Ramulić also noted that even Bosniak members of the municipal council for whom returnees and survivors had voted turned against them. They did not work to defend the activists, and some of them tried to persuade the activists not to use the word “genocide” in their public statements. Earlier this year, Mayor Pavić had prevented a demonstration and threatened prosecution of activists because of their use of this word. Ramulić said, “Some of those politicians are close to those who rule the RS; probably the explanation of this [behavior] is that they are prepared to do anything in the interest of their own political privilege.”

It is not unusual to hear phrases from activists in Prijedor characterizing their Bosniak representatives on the municipal counsel as “collaborators” and “sellouts.” Some of those officials, upon the banning of the march, gave mild statements to the effect that, “We will get to the bottom of this.”

Amnesty International condemned the banning of the march, as did several domestic human rights NGOs.

When International Human Rights Day arrived, some of Prijedor’s activists decided to march in spite of the ban. Seven young people walked through the snow, with tape symbolically covering their mouths, carrying a banner that read, “Where human rights are violated, civil disobedience is a duty.” Of the marchers, two were Bosniaks from Prijedor, and two were Prijedor Serbs. There were two Bosnians from Slovenia who marched in solidarity, and one from Sarajevo.

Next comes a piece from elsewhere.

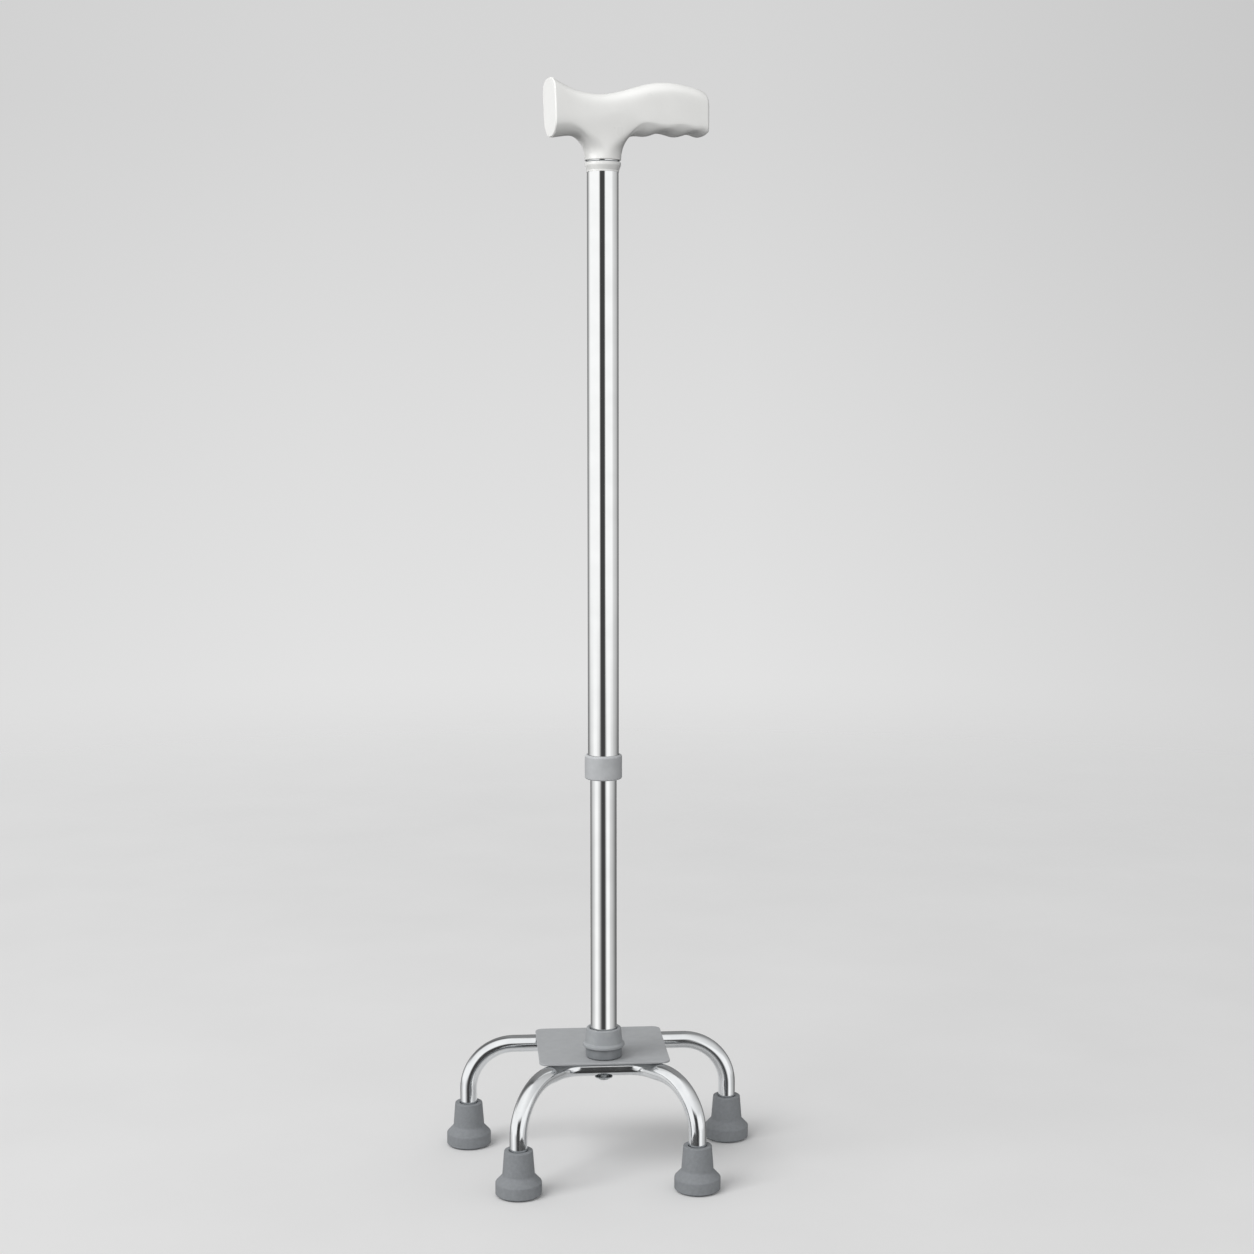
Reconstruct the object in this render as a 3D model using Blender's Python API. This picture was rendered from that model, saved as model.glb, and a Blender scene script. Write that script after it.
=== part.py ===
"""Quad cane: a height-adjustable walking stick on a four-footed base.

Lengths are metres. The origin is on the floor, in the middle of the four feet. +X runs to the right,
-Y to the front, where the two closer feet stand, and +Z up. The stem stands a little ahead of the middle.
"""

import math

import bmesh
import bpy
from mathutils import Matrix, Vector

MM = 0.001

# Clearances
GAP = 0.3 * MM  # between pieces that touch, are pressed together or are screwed together
RUNNING_GAP = 0.2 * MM  # round the lower tube where the middle collar slides on it
BUTTON_PLAY = 0.4 * MM  # round the snap button in its holes
TUBE_PLAY = 0.385 * MM  # between the lower tube and the upper tube's bore

# Leg tubes and where the feet stand
FRONT_FEET_APART = 128 * MM
REAR_FEET_APART = 197 * MM
FOOT_ROWS_APART = 108 * MM
STEM_AHEAD = 8 * MM  # of the middle of the feet
LEG_TUBE_OD = 12.7 * MM
LEG_TUBE_WALL = 1.5 * MM
LEG_AXIS_HEIGHT = 77.2 * MM
REAR_BEND_RADIUS = 34 * MM
FRONT_BEND_RADIUS = 36 * MM  # where a front leg turns down
SPREAD_BEND_RADIUS = 22 * MM  # where a front leg leaves the straight middle of its tube
SPREAD_BEND_AT = 27 * MM  # from the stem's axis to that corner

# Ferrules
FERRULE_RADIUS = 16.6 * MM
FERRULE_SIDE = 9.5 * MM  # height of the upright side of the foot
FERRULE_SHOULDER = 14.8 * MM  # height where the shoulder meets the cone
FERRULE_HEIGHT = 32.7 * MM
FERRULE_FLOOR = 6 * MM  # rubber under the tube
FERRULE_WALL_LOW = 5.0 * MM  # round the tube at the foot of the cone
FERRULE_WALL_TOP = 3.6 * MM  # and at its rim
FERRULE_EDGE_ROUND = 1.0 * MM
FERRULE_SHOULDER_ROUND = 3.0 * MM
TREAD_DEPTH = 1.4 * MM
TREAD_GROOVE = (8.0 * MM, 11.5 * MM)  # inner and outer radius
FOOT_DISC_THICKNESS = 1.5 * MM

# Base plate
PLATE_WIDTH = 95 * MM
PLATE_AHEAD_OF_STEM = 17.0 * MM
PLATE_BEHIND_TUBE = 9.3 * MM  # past the rear tube's axis
PLATE_THICKNESS = 1.6 * MM
PLATE_CORNER_RADIUS = 6 * MM
PLATE_EDGE_ROUND = 0.4 * MM
WELD_REACH = 3.0 * MM  # of a weld bead out from the side of the tube
WELD_TOP_ANGLE = math.radians(67)  # where a bead meets the plate, up round the tube
WELD_LOW_ANGLE = math.radians(14)  # its lower edge on the tube
WELD_TIP_LOW_ANGLE = math.radians(38)  # the same where the bead tapers out
REAR_WELD_AT = 34 * MM
REAR_WELD_LENGTH = 18 * MM
FRONT_WELD_AT = 11 * MM
FRONT_WELD_LENGTH = 9 * MM

# Bolt and what it clamps
BOLT_RADIUS = 3 * MM
BOLT_HEAD_RADIUS = 4.8 * MM
BOLT_HEAD_HEIGHT = 1.6 * MM
BOLT_SOCKET_RADIUS = 2.0 * MM
BOLT_SOCKET_DEPTH = 1.0 * MM
WASHER_RADIUS = 6.5 * MM
WASHER_THICKNESS = 0.8 * MM
SEAT_FLOOR = 2 * MM  # of the seat ring, under the lower tube
SEAT_WALL = 3.4 * MM
SEAT_HEIGHT = 7.5 * MM
FOOT_PLUG_LENGTH = 22 * MM
PLUG_PIN_RADIUS = 1.5 * MM
PLUG_PIN_UP = 15 * MM  # above the lower tube's bottom end
BOLT_TIP_UP = 11.5 * MM  # above the same end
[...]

In nearby Banja Luka, members of the human rights organizations Oštra Nula and the Helsinki Citizens Assembly stood prominently in the main square in solidarity with the activists of Prijedor. The Prijedor Commemoration Committee held a news conference and stated, “On the international day for the protection of human rights, the police in Prijedor have placed themselves above the law on public gatherings in the Republika Srpska and have prohibited a peaceful march, without any legal basis. The police have shown that they work according to the dictates of the local government and that they are an important instrument in the establishment of apartheid.”

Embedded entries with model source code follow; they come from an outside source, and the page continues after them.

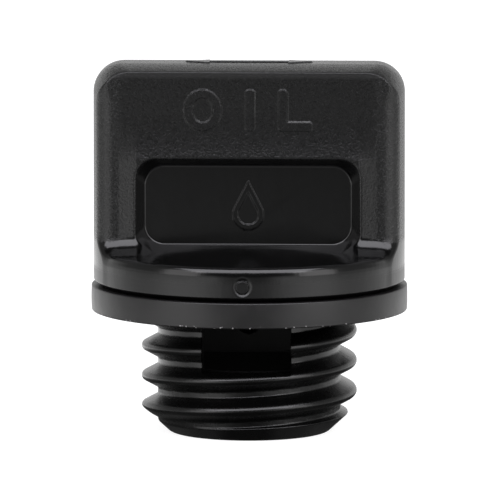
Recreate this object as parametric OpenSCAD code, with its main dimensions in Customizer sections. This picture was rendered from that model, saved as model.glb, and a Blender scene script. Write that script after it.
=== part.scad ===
// Oil filler cap: a one-piece moulded cap (bar grip, round flange and hollow
// threaded plug) with a flat sealing ring on the neck above the thread.
// The origin is the centre of the plug's open end. +Z runs up the axis to the
// top of the grip, and the bar of the grip runs along X. Millimetres.

/* [Grip] */
// Height from the plug's end to the flat top of the grip
cap_h = 61.3; // [58:0.1:64]
// Thickness of the bar, front face to back face
grip_t = 15.7; // [15:0.1:17]
// Radius of the grip's upper corners, seen from the front
grip_corner_r = 4.8; // [4.2:0.1:6]
// Rounding along the top edges of the bar
grip_top_r = 0.4; // [0.3:0.1:1]
// Radius of the gentle crown across the top of the bar
top_crown_r = 35; // [25:1:50]
// Rounding of the bar's four upright edges
grip_edge_r = 2.15; // [1.8:0.05:2.6]
// How far the face swells towards the edge of the pocket
grip_swell = 0.7; // [0.2:0.1:0.8]
// Radius of the fillet between the grip and the flange
grip_fillet_r = 3.7; // [3:0.1:4]
// Height of the raised turning mark on the top
mark_h = 0.2; // [0.1:0.05:0.4]

/* [Pocket] */
// Width of the pocket's floor
pocket_w = 34.2; // [30:0.2:35]
// Height of the pocket's floor
pocket_h = 13.2; // [12:0.2:14]
// Corner radius of the pocket's floor
pocket_r = 3.4; // [2.8:0.1:4]
// Distance from the bar's middle plane to the pocket's floor
pocket_floor = 5; // [4.4:0.1:5.6]
// Sideways lean of the pocket's walls for each millimetre of depth
pocket_draft = 0.41; // [0.3:0.01:0.55]
// Width over which the foot's fillet is cut back in front of the pocket
foot_gap = 32.4; // [30:0.2:33]

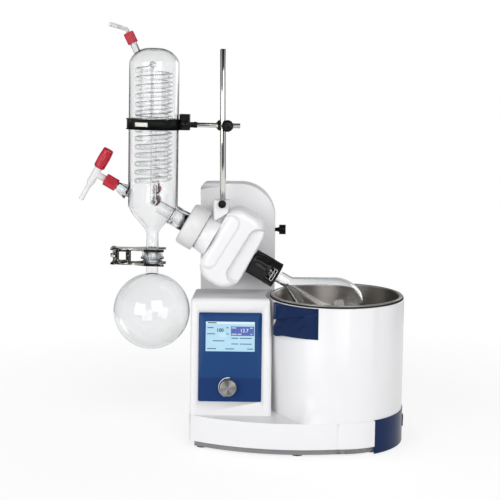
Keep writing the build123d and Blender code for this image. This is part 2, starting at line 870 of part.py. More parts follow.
def guide_rails():
    """Two ground steel rails standing on the deck."""
    rails = []
    for side in (-1, 1):
        place = Plane((tower_mid_x + side * guide_offset, guide_y, 0))
        rails.append(rod(guide_rod_r, deck_z, guide_top, place))
    return Compound(children=rails)


def lift_actuator():
    """Linear actuator on the deck: gear case, tube and the bush that its rod slides in."""
    place = Plane((tower_mid_x, guide_y, 0))
    body = rod(actuator_r, deck_z, actuator_top, place)
    half = 1.1 * actuator_r
    body += slab((tower_mid_x - 1.7 * actuator_r, tower_mid_x + 1.3 * actuator_r),
                 (guide_y - half, guide_y + half), (deck_z, lift_rod_low - shell_wall))
    body -= rod(lift_rod_r + 4, lift_rod_low - 2, actuator_top - 14, place)
    return body - rod(lift_rod_r + run_gap, lift_rod_low, actuator_top + over, place)


def lift_rod():
    """Rod of the actuator, under the tower's crosshead."""
    return rod(lift_rod_r, lift_rod_low, crosshead_z, Plane((tower_mid_x, guide_y, 0)))


def tilt_lock_knob():
    """Black lobed knob on the tower's side, with the stud that locks the tilt."""
    line = Plane(origin=(0, lock_y, lock_z), z_dir=(1, 0, 0))
    near = tower_right + lock_knob_near
    knob = lobed_knob(lock_knob_r, near, near + lock_knob_length, 12, line)
    knob += rod(5.2, near - 3, near, line)
    return knob + rod(lock_stud_r, pivot_x + 26, near, line)


# Drive head
def head_outline(inset):
    """Side view of the head in (u, p): a tall block with four large, unequal rounds."""
    corners = [
        (head_left_u + inset, head_top_p - inset),
        (head_right_top_u - inset, head_top_p - inset),
        (head_right_low_u - inset, head_low_p + inset),
        (head_left_u + inset, head_low_p + inset),
    ]
    rounds = [29 - inset, 39 - inset, 40 - inset, 38 - inset]
    return make_face(FilletPolyline(*corners, radius=rounds, close=True))


def recess_tool(u, p, half_width, inset):
    """Rounded cutter for one of the two long hollows in the head's front."""
    floor = head_half_depth - recess_depth - inset
    length = p[1] - p[0]
    shape = SlotOverall(length + 2 * inset, 2 * (half_width + inset), rotation=90)
    tool = extrude(Pos(u, (p[0] + p[1]) / 2, floor) * shape, recess_depth + inset + over)
    tool = fillet(tool.faces().sort_by(Axis.Z)[0].edges(), 7 + inset)
    return head_side * tool


def head_front_form(inset):
    """Front half of the head: a raised band between two long hollows."""
    depth = head_half_depth - inset
    low = 0 if inset == 0 else -over
    block = extrude(Pos(0, 0, low) * head_outline(inset), depth - low)
    block = fillet(block.faces().sort_by(Axis.Z)[-1].edges(), head_front_round - inset)
    form = head_side * block
    form -= recess_tool(-36.0, (-60.0, 68.0), 14.5, inset)
    return form - recess_tool(24.0, (-56.0, 66.0), 19.0, inset)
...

Meanwhile, RS President Milorad Dodik marked Human Rights Day, saying that “in recent years the Republika Srpska has created an environment in which all of its citizens can realize their human and civil rights, as foreseen by the European Convention on Human Rights and other international documents. We have succeeded in achieving high standards and we will continue to do all that is necessary to, first of all, improve the economic and social position of citizens, which will be our priority in the coming years.”

One of the Prijedor marchers, Emir Hodžić, wrote a statement shortly after the action, describing his position: “If the right to free and peaceful gatherings is guaranteed in the constitution of Bosnia-Herzegovina and the constitution of the Republika Srpska, who has the right to violate that right? Once again the Prijedor police have tried to show, on the day when the entire world celebrates human rights as the heritage of civilization, that Bosnia-Herzegovina is an absurd state…”

Speaking of the action of the multi-ethnic group, and the response from local citizens, Hodžić wrote, “As a Prijedoran, I saw in front of me concerned citizens, not Serbs nor Bosniaks. I saw the faces of people who see and know that discrimination on an ethnic basis or the prohibition of association lead to nothing good, and at that moment, I felt hope. I felt that I was among my people, that we all speak the same language, and that we all understand the difficult path before us.

“Our symbolic civil disobedience echoed around the country. Our fellow citizens from Banja Luka…heard and conveyed the message by going out onto their streets. Various associations and workers for human rights around the country also sent support and solidarity. Again I felt hope, again I saw my people. We understood each other.

The full article by Hodžić is available, in Bosnian, here. An article showing a photo of the march, with an accompanying video, is available here.

Shortly after the protest action in Prijedor, the Society for Threatened Peoples, based in Göttingen Germany, posted an “Appeal to Members of the EU Parliament, the Council of Europe and the European Union Agency for Fundamental Rights in Vienna.” The Appeal, signed by Tilman Zülch for the Society, and Milada Hodžić for the Prijedor organization Izvor, was sent to seven hundred officials of the European Union, to the OHR in Bosnia, and to the Bosnian Ministry for Human Rights and Refugees. It was also sent to the mayor of Prijedor and the president of the RS. It is available in English here.

"Death to Capitalism - Freedom to the People" Graffiti in Prijedor

While the action in Prijedor was taking place on Human Rights Day, a more general action was undertaken in Sarajevo, Banja Luka, and Mostar. In these cities activists from the regional NGO Youth Initiative for Human Rights staged mock burials, complete with coffins and a funeral march, to bury the human rights and freedoms that they say no longer exist in Bosnia-Herzegovina.


On December 19th, in Sarajevo, a dozen young people staged a mock protest against the end of the world, slated for December 21st. Five hundred people signed onto their Facebook page. In a statement, the group explained, “We have gathered here today in order to make fun of some people, especially the Americans,” adding that there was no chance that the world was going to end. The protestors proved this assertion by displaying a can of liver paté whose expiration date was marked as the year 2013.